We all know some “unbearable people.” These are people who have a special ability to touch our most sensitive points, in such a way that they end up irritating, angering us and frustrating us practically every time we interact with them.
They can be arrogant or self-centered, excessively critical, manipulative or even hypersensitive, extremely rigid or downright pessimistic. However, the funny thing is that those traits that exasperate and get on our nerves, are not so annoying for others. In those cases the the mirror law comes into play.
What is the mirror law?
The mirror law suggests that any feelings we experience towards other people originate within ourselves. In practice, we should not seek the explanation for our anger or frustration outside, in others, but in ourselves through a deep exercise of introspection.

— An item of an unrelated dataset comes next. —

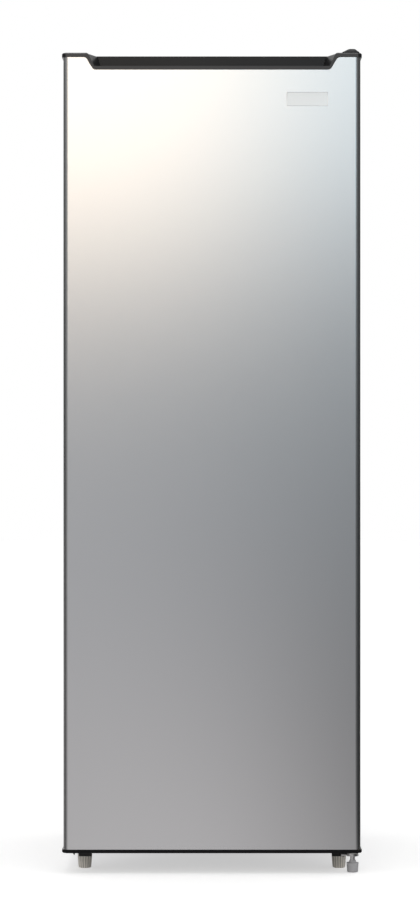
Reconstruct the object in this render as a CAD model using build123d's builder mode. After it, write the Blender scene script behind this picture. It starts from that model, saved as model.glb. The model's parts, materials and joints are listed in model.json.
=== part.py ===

When we look at the others, it is as if we were looking at ourselves in a mirror. When we observe the others and analyze their attitudes and behaviors, we really discover ourselves in them, so that the profile that we sketch of the others actually contains many of our traits – or rather the shadows of our own that we reject. As Immanuel Kant said, “We see things, not as they are, but as we are.”
Science agrees with Kant. In fact, the mirror law has a scientific basis. An experiment conducted at the University of Warsaw revealed that “The more desirable a personality characteristic is in our self-assessment, the more central that characteristic is in the perception of others.” In other words, the more we value a quality in ourselves, the more important that quality is when it comes to valuing the others and relating to them. We see the others through our prism.
When we cast our shadows on others
Of course, the first reaction to the mirror law is usually rejection. We reject the possibility of being reflected in selfish or violent behavior. However, it is worth asking why those negative qualities of others resonate with particular intensity within us and generate such a visceral response.
That does not mean that we are selfish or violent people, but we may not feel that we are kind or peaceful enough. Or perhaps we have not made peace with that selfish and violent tendency that lives within each one of us.
No one of us is perfect. We all have flaws and areas of our personality that we can improve. However, we often ignore those deficits. We prefer to think that we are honest, kind, peaceful and empathetic people. In fact, we all have a positive bias in valuing ourselves.
Studies have shown that when we are faced with information that confirms the positive image we have of ourselves, we question its veracity, but a small piece of evidence is enough to believe it. Instead, when information goes against that positive self-image, we need a lot of strong evidence to believe it. That means we tend to strengthen our previous image and beliefs.
We find it difficult to recognize our shadows because we prefer to nurture an idealized image of ourselves. And we think that those positive qualities exclude the negative ones. But it’s not like that. We all have lights and shadows.
When we do not accept our shadows and see them reflected in others, we react disproportionately. The mirror law indicates that the imperfections of the others generate so much irritation because they activate areas of conflict within us, qualities that we have not accepted because they do not fit with the image we have of ourselves.
Although at first it is difficult to understand, accepting the mirror law can be a liberating experience that helps us to know ourselves better and makes interpersonal relationships more fluid.
How to apply the mirror law in our life?
Applying the mirror law is relatively straightforward. It is enough that when we notice a failure in others that generates a disproportionate emotional reaction, we use it as an opportunity for self-reflection.
For example, the mirror law tells us that if we think that someone is arrogant and bothers us, we should examine our ego for those traces of arrogance that we do not finish accepting. If we are extremely irritated by someone being selfish, we should value our concept of kindness, compassion, and empathy. If it bothers us that a person is very critical, we should rethink how we judge the others.
That does not mean that, if we are bothered by mental rigidity, for example, we are rigid people. It means that the rigidity is feeding a latent conflict. Maybe we see ourselves as people so flexible and open-minded that we reject that bit of rigidity that we all have. It means, therefore, that we have become unbalanced towards one extreme, moving away from the balance point, so that this quality is causing us problems in our interpersonal relationships.
The goal of the mirror law is that we learn to better know and accept the shadows that we normally reject. This way we can find an optimal operating point and develop a more realistic image of ourselves.
Accepting our shadows will help us improve our relationships with others, from a much more empathetic position, since we will understand that we can all make mistakes or have characteristics of which we are not particularly proud.
Of course, the mirror law does not work only for negative traits. When we feel a peculiar affinity for a person and connect on a deep level with him, we are also seeing reflected the traits that we like the most about ourselves. We must strive to look at people in a positive light. Give them a try. And be understanding. But when it gets tough, it’s an opportunity to look inward.
Karpen, S. C. (2018) The Social Psychology of Biased Self-Assessment. Am J Pharm Educ; 82(5): 6299.
Lewicki, P. (1983) Self-image bias in person perception. Journal of Personality and Social Psychology; 45(2): 384–393.